Here are some of their other price ranges:
- Main dishes are mostly $10 to $13
- Soup are $6 to $12
- Noodles are mostly $7 to $8
- Beijing style snacks are $5.00 to $7.50
- Dessert are $4 to $5
The prices are not too bad right?
The above was the get-off-our-back-we-need-more-time-with-the menu order.
Actually it was recommended by the waitress … the Beijing Style Sauteed Pork with Green Onion in Bean Sauce and Pancake ($11).
Actually I didn’t want to … More on following page. Click here to continue reading
It was only of those rare nights when we went out for a movie. I tried to get both the boys to come along but only Nanzaro was willing to come along — somewhat reluctantly.
We chose a rather random movie. We chose it more because of the movie timing than the show. It was called “The Town”. It was about robberies, shoot outs with a bit of romance thrown in. Suanne doesn’t like such shows but Nanzaro and I does. But she likes Ben Affleck (who incidentally also has a role directing this film).
Nanzaro and I checked before we left the house. The movie is rated 14+ but they have two of those “ahem” scenes. It was kind of awkward, especially for Nanzaro. The show was totally predictable … enjoyable but I thought I saw this story line a hundred of times on TV already.
After the movie, we went to look for a small bite. Not wanting to drive far, we went to Richmond’s glutton street. We could not find one that we had not blogged about before and yet will stay open at least until 11PM.
Come to think of it, we don’t usually dine out after 9PM. That is why we were kind of surprised that many restaurants were already closed or were closing by 10PM.
Without much of a choice left, we went to the Amigo Restaurant. Among the many HK Style Cafes in Richmond, this is one place we had never had the want to check out. I am not sure why. Maybe it is because people don’t talk about this place or maybe I thought this is an Asian teenager hangout.

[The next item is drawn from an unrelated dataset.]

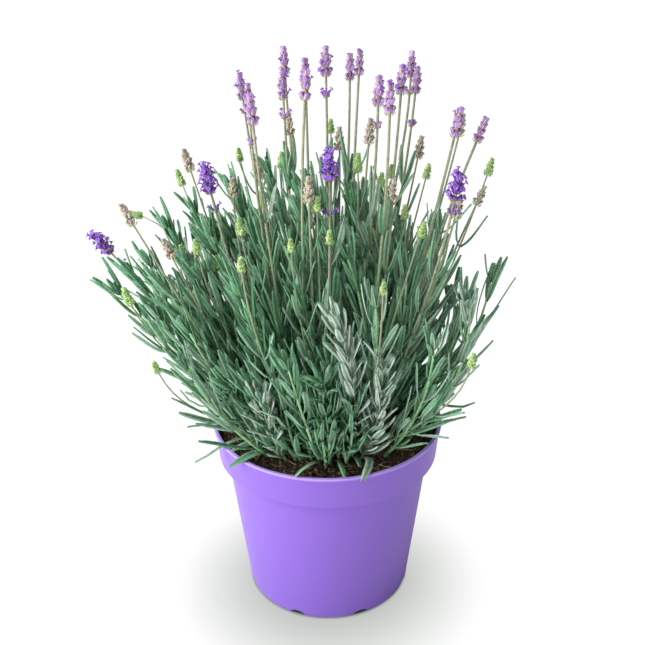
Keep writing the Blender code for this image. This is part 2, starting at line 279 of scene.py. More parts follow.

Apparently. it was not a teenager hangout. This is very much like the usual HK Style Cafe you find elsewhere in Richmond. The whole place seems so slow, it even seem so listless. The customers were so quiet, like they are there just for a bite and don’t talk to each other much. It is weird … everyone look so tired.

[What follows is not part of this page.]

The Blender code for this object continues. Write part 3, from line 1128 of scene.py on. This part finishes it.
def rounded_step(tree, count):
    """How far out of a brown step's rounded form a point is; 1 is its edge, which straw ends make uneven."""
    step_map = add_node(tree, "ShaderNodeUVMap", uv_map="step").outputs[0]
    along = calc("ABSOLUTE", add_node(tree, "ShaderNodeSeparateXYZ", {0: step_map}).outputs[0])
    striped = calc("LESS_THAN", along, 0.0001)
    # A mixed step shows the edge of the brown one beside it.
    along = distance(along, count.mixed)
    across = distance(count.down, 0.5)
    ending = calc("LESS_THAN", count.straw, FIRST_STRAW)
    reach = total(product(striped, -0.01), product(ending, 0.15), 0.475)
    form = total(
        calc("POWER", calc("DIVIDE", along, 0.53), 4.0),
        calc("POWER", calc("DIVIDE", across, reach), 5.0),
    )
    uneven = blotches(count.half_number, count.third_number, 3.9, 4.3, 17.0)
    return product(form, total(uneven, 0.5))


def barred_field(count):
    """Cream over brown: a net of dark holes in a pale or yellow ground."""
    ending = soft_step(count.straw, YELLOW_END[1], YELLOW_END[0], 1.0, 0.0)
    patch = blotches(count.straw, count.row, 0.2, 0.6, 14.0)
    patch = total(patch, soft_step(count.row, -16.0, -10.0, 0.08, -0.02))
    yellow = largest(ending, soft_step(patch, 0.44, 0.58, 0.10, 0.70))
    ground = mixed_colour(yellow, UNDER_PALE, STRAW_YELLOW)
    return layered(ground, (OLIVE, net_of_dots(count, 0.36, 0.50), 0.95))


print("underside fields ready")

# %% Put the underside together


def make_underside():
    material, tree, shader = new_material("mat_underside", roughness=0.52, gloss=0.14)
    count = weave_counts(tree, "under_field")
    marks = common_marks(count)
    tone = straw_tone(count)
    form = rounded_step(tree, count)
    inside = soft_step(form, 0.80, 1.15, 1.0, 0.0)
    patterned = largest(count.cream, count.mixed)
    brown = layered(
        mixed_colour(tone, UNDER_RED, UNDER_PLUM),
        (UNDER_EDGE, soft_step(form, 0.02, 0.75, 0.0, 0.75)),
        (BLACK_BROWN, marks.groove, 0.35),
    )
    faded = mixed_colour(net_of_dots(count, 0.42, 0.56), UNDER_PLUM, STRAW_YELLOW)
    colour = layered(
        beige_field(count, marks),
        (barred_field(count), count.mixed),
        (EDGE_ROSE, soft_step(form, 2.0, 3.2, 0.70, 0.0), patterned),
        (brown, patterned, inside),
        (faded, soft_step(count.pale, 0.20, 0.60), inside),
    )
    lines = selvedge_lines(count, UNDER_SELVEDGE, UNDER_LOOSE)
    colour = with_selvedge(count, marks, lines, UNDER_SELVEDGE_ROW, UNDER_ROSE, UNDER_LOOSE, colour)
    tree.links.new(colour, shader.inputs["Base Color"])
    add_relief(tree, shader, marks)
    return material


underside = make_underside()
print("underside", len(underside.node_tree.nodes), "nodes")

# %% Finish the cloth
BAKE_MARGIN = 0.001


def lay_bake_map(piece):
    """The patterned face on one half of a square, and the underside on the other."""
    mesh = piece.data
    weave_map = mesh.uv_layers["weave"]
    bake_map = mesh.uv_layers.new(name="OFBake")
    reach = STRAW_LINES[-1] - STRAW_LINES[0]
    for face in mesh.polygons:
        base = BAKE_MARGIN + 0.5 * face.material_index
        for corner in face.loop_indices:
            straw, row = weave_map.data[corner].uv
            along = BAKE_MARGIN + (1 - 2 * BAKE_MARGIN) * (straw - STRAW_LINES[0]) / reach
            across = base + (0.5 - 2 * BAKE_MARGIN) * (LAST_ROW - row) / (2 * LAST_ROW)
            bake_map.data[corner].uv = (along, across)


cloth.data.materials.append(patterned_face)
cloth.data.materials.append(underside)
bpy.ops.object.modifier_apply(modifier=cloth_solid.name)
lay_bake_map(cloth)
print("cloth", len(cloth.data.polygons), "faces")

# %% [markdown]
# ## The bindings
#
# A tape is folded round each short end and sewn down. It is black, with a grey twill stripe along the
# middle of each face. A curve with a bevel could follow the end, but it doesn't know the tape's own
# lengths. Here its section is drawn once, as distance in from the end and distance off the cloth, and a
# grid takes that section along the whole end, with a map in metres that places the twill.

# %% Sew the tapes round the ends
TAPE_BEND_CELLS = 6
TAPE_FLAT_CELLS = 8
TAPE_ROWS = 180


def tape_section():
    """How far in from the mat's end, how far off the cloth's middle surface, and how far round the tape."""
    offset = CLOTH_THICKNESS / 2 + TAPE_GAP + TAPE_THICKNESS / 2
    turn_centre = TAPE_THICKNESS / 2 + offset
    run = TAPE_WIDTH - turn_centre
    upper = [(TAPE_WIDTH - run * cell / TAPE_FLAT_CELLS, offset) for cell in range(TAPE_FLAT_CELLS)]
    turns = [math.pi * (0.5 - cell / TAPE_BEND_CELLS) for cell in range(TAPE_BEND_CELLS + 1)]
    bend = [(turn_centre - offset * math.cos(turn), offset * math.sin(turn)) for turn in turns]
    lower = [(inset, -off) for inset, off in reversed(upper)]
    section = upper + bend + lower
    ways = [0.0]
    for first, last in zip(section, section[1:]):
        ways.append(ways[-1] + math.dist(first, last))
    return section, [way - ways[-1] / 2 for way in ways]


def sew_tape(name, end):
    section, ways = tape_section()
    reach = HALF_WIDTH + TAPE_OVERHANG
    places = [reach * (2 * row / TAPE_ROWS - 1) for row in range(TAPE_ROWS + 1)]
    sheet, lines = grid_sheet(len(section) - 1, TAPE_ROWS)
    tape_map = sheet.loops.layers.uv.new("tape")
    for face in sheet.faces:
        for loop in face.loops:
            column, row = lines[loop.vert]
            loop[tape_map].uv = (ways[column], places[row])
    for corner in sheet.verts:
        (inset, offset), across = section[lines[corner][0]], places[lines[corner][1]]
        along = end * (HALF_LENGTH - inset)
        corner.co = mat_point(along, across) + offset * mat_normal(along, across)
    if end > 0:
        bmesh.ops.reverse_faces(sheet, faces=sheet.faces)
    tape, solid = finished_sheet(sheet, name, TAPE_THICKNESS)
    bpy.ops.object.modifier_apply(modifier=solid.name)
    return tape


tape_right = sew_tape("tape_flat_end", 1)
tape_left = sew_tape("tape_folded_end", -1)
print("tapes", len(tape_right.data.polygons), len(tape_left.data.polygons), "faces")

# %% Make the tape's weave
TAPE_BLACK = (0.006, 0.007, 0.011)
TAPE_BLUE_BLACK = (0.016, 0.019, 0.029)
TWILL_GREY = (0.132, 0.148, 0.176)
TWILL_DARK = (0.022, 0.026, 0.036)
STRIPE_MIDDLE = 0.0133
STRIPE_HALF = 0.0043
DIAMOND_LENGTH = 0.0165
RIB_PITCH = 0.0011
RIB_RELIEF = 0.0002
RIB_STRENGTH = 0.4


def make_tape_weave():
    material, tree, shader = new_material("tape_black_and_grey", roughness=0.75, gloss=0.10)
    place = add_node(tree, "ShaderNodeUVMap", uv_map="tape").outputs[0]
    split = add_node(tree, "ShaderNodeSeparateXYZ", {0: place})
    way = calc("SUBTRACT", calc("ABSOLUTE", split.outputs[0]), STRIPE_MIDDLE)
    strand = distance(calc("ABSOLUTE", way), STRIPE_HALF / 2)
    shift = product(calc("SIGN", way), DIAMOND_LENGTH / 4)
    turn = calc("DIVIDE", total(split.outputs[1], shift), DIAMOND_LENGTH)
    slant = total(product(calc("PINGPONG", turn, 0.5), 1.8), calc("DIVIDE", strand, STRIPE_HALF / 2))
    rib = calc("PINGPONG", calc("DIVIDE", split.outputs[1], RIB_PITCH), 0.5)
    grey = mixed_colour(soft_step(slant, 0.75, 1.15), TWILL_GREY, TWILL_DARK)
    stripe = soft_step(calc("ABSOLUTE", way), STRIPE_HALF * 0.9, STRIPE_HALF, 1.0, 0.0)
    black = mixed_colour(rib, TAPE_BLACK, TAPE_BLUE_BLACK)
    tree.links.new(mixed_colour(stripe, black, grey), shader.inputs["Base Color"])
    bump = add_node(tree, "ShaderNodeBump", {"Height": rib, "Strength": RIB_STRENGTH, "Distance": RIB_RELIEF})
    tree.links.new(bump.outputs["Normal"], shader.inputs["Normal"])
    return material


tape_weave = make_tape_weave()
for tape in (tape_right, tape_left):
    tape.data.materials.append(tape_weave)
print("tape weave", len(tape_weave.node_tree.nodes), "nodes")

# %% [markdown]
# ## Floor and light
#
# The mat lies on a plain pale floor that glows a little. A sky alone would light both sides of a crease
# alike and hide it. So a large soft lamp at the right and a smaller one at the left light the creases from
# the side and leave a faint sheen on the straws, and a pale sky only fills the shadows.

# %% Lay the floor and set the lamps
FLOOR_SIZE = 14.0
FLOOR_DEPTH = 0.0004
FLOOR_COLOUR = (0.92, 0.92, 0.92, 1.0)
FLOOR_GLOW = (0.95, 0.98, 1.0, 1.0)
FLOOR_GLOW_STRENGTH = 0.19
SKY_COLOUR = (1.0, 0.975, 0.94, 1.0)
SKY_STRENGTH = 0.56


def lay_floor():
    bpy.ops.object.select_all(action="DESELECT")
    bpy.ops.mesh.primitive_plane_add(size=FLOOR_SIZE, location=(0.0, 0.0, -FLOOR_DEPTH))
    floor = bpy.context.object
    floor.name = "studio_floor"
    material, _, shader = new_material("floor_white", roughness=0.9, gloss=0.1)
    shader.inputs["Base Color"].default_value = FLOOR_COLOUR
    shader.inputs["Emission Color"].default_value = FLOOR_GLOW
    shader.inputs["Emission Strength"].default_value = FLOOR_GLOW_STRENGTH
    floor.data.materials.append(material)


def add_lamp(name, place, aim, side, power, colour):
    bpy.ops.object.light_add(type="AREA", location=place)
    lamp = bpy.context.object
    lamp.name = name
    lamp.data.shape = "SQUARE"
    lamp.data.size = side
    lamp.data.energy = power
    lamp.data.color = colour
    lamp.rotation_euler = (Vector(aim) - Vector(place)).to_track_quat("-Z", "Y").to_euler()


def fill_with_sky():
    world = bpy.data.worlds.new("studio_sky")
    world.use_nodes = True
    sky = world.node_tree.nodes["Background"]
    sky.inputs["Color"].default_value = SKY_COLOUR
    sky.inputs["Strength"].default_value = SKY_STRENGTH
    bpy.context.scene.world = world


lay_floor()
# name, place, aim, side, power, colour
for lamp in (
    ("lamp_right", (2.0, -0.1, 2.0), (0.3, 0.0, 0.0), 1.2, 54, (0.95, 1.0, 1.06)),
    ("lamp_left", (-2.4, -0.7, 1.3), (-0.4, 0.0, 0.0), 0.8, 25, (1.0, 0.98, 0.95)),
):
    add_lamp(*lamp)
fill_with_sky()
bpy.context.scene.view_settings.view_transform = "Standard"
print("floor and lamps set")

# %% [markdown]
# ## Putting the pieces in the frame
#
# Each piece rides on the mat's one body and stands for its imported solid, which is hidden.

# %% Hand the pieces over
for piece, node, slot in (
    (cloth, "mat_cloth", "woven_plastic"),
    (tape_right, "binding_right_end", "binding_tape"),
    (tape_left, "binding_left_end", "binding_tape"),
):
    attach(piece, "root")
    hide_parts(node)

Service was good. Very prompt. We got everything we needed when we need them.
There was not much of a choice already at that hour. The waitress handed us their “Afternoon Delight/Late-night Special” menu (click to show in larger image).

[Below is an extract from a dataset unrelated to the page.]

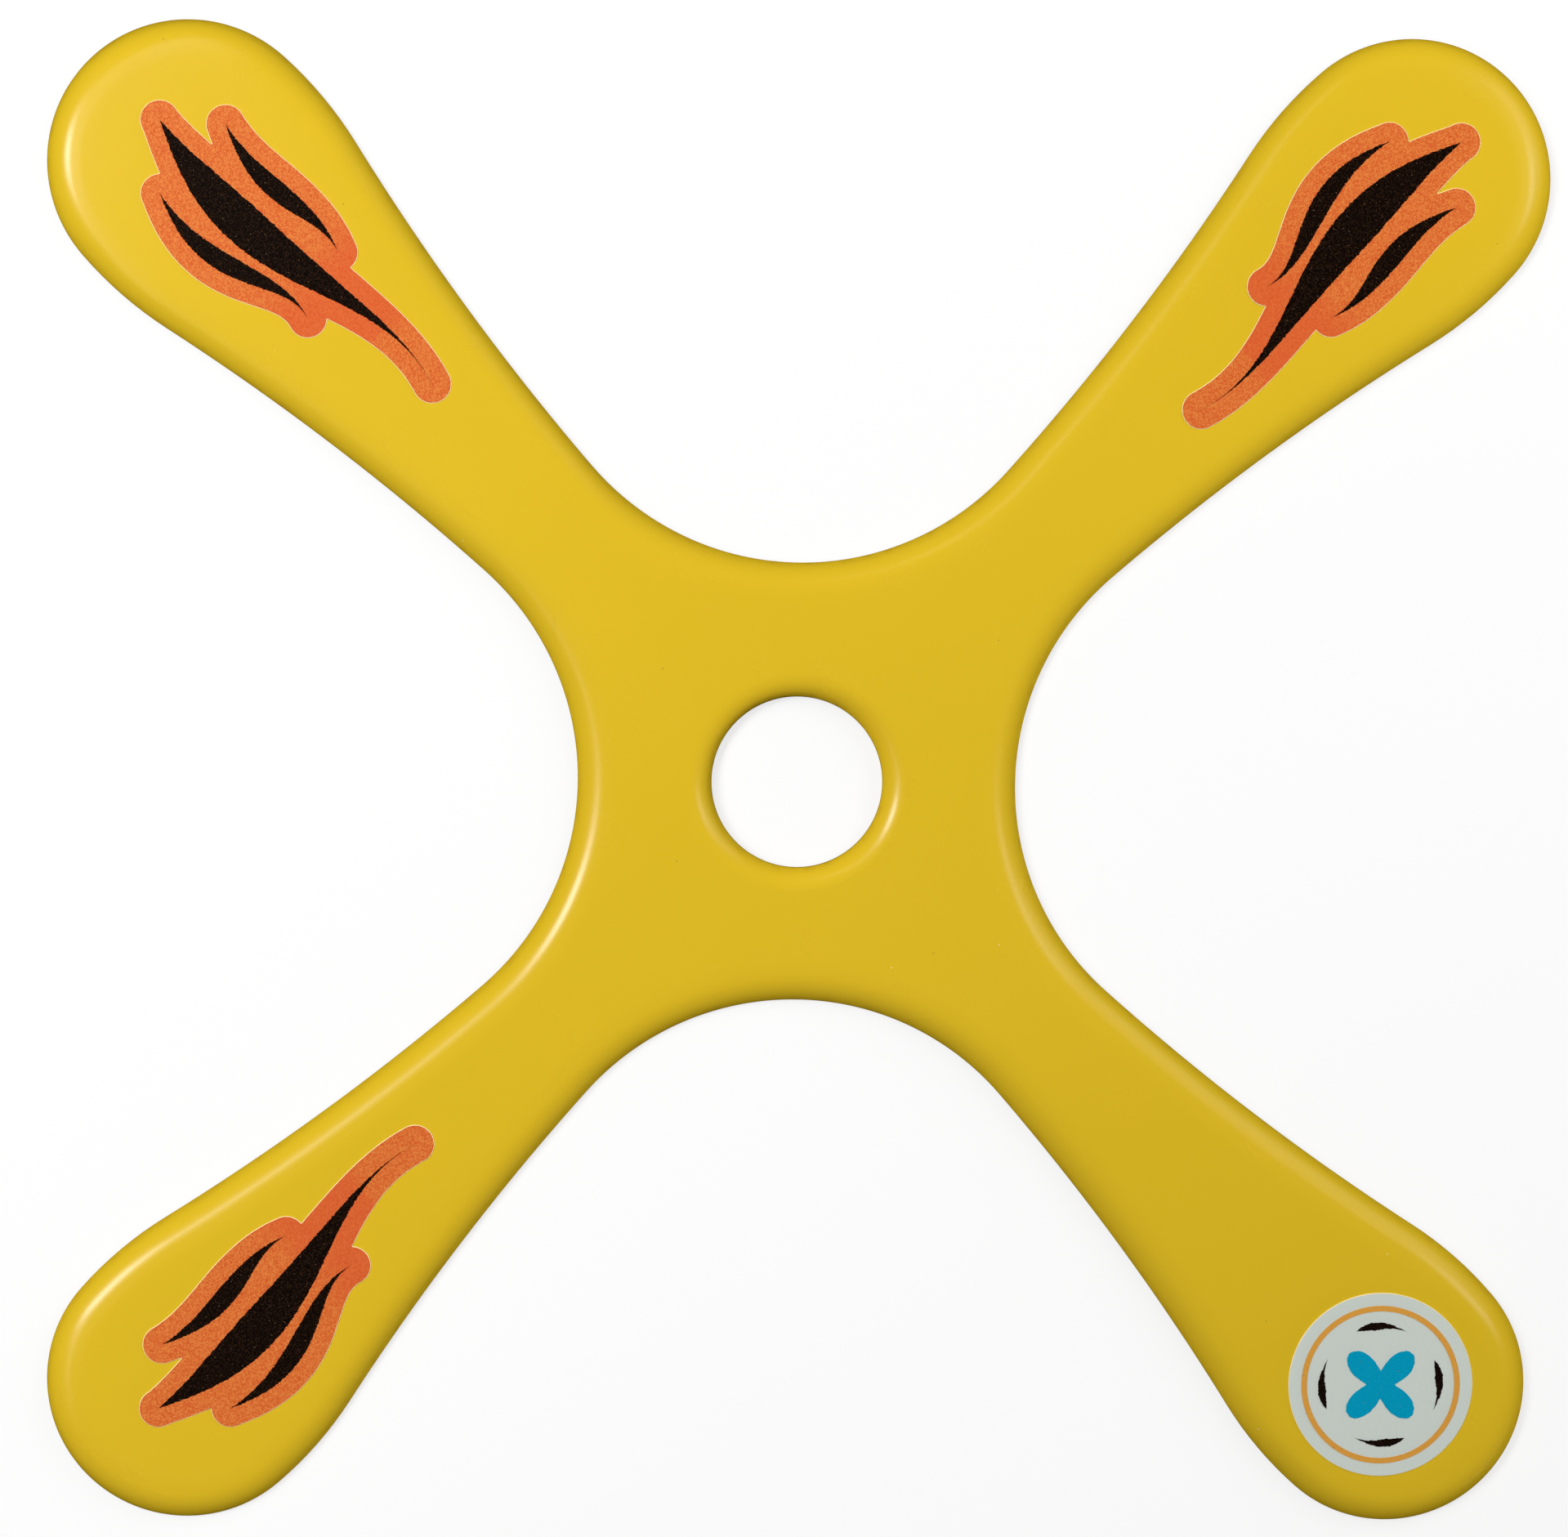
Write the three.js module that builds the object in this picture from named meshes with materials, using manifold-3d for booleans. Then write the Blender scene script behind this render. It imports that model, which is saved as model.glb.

It is small, just 32 items. All of them very normal HK Style fare. Nothing particularly exciting or stands out for us. They are mostly $7 and that came with hot coffee or tea ($1 extra for cold).
Suanne wanted something super light and found the lightest to be the Sweet Soy Sauce Chicken Wing (6 pcs).
This is $8 for … More on following page. Click here to continue reading
With the abundance harvest of zucchini, Ian made a Zucchini, Squash and Tomato Ratatouille. This is very similar to the Mixed Vegetables Relish he did in an earlier workshop. However, since there is lesser variation of vegetables, this can be cooked together instead of individually.
For this Zucchini, Squash and Tomato Ratatouille, Ian used various kinds of tomatoes, i.e. tomato sauce, sun dried tomato and fresh tomato.
Ian told us he uses the organic tomato sauce from Costco for pasta or cook it down for pizza topping.
Ian also used the above canned tomatoes for this recipe.
The zucchinis were huge. Just remember to remove the core as they are spongy.
Source: Ian Lai
I had came across gooseberries in a lot of Western dining. Gooseberries are often used to garnish dessert. I have never try to eat them before.
Ian encouraged us to try one if we have never eaten one before. They are really sweet and nice when they are ripened. The left over gooseberries seemed to disappear from the bowl as many cant stop munching it.
The gooseberries can be eaten with plain yogurt. As for the lavender syrup, you can add it to soda pop to have a lavender infused soda pop.
As usual, Ian did not provide the exact amount of ingredients for this recipe.
Source: Ian Lai
This year, the Richmond Sharing Farm has a bounty harvest of tomatillo. Due to the unfamiliarity to the usage of tomatillo, the sales at the Steveston Farmers Artisans Market was not good. There were lots of tomatillo left for canning.
The Tomatillo Salsa made in the canning workshop will be used to make Fish Tacos at the Applepalloza event in Fall. The Applepalloza event will be held at the Orchard, south end of Gilbert Road, before the dyke in Richmond on October 3rd. It’s an apple tastings event with games in the orchard, salmon BBQ, music and more.
- 5 1/2 cups chopped husked tomatillos (about 2 pounds or 27 medium size tomatillos
- 1 cup chopped onion (about 1 large)
- 1 cup chopped green chilies (about 2 medium)
- 4 cloves garlic, minced
- 2 tablespoons minced cilantro
- 2 teaspoons ground cumin
- 1/2 teaspoon salt
- 1/2 teaspoon red pepper flakes
- 1/2 cup vinegar
- 4 tablespoons lime juice
- 4 (8oz) half pint glass perserving jars with lids and bands
Quick tip: when cutting or seeding hot peppers, wear rubber gloves to prevent hands from being burned.
If tomatillo is not available, you can substitute it with green tomato.